The Lynching of Benjamin Thomas, August 8, 1899
Alexandria Community Remembrance Project
Report by the Alexandria Community Remembrance Project Research Committee, July 2020
Warning: The following article contains graphic descriptions of the lynching of a Black teenager in 1899.
Introduction
Around midnight on August 8, 1899, a 16-year-old African American teenager named Benjamin Thomas was lynched in Alexandria, Virginia. A white mob comprised of Alexandria citizens attacked the city jail on St. Asaph Street, and Benjamin Thomas was dragged half a mile to the southwest corner of King and Fairfax streets, opposite Market Square:
He was dragged, with a rope around his neck, three squares over cobble stones and over the roughest streets of that rough old town, surrounded by a mob of 2,000 whites, who pelted him with stones, brickbats, pieces of iron, pocket knives, and sent bullets through his body for every inch of that distance.1
Benjamin Thomas was hanged from a lamppost and the medical doctor who testified at the coroners inquest stated that he died from a bullet wound to the heart.2
Two years before, on April 23, 1897, another African American teenager, Joseph McCoy, was lynched in Alexandria. A white mob attacked the citys police station and pulled McCoy from his cell, dragged him with a rope around his neck, and then hanged him on the corner of Cameron and Lee Streets, only three blocks from where Benjamin Thomas would be murdered.3
Some things had changed in Alexandria since 1897.4 A different mayor and governor were in office, and members of the Alexandria Light Infantry had left to fight in the Spanish American War. However, there are striking commonalities between these two lynchings. They illustrate a much larger and wider history of systemic racism, injustice, and violence that persists in Alexandria, and America, to the present day.

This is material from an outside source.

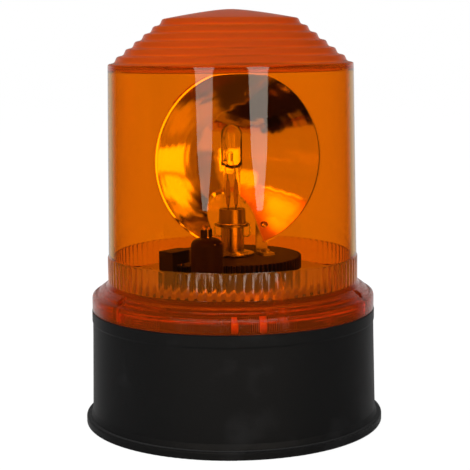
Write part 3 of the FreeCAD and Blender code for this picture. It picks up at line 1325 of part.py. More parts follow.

This narrative highlights the inconsistencies, biases, sensationalism, and falsehoods in official statements and the white press reporting about the lynching. In both Alexandria lynchings, the white authorities were deliberately complicit in their refusal to name and bring to justice members of the white mob. In the case of Benjamin Thomas, the officers defending the jail were not prepared to do everything in their power to protect the prisoner. In fact, city officials and law enforcement officers obstructed and punished members of the Black community who were willing to stand up to white violence.
1 Cleveland Gazette (Cleveland, OH.), August 26, 1899, page 1. The Richmond Planet says the mob was comprised of thousands, Richmond Planet (Richmond, VA), August 12, 1899, page 2.
2 Alexandria Gazette, August 9, 1899, page 3.
3 Alexandria Gazette, August 8, 1899, page 3.
4 In the late 1890s Alexandria was a city of some 14,500 persons; 31% or about 4,500 were African American.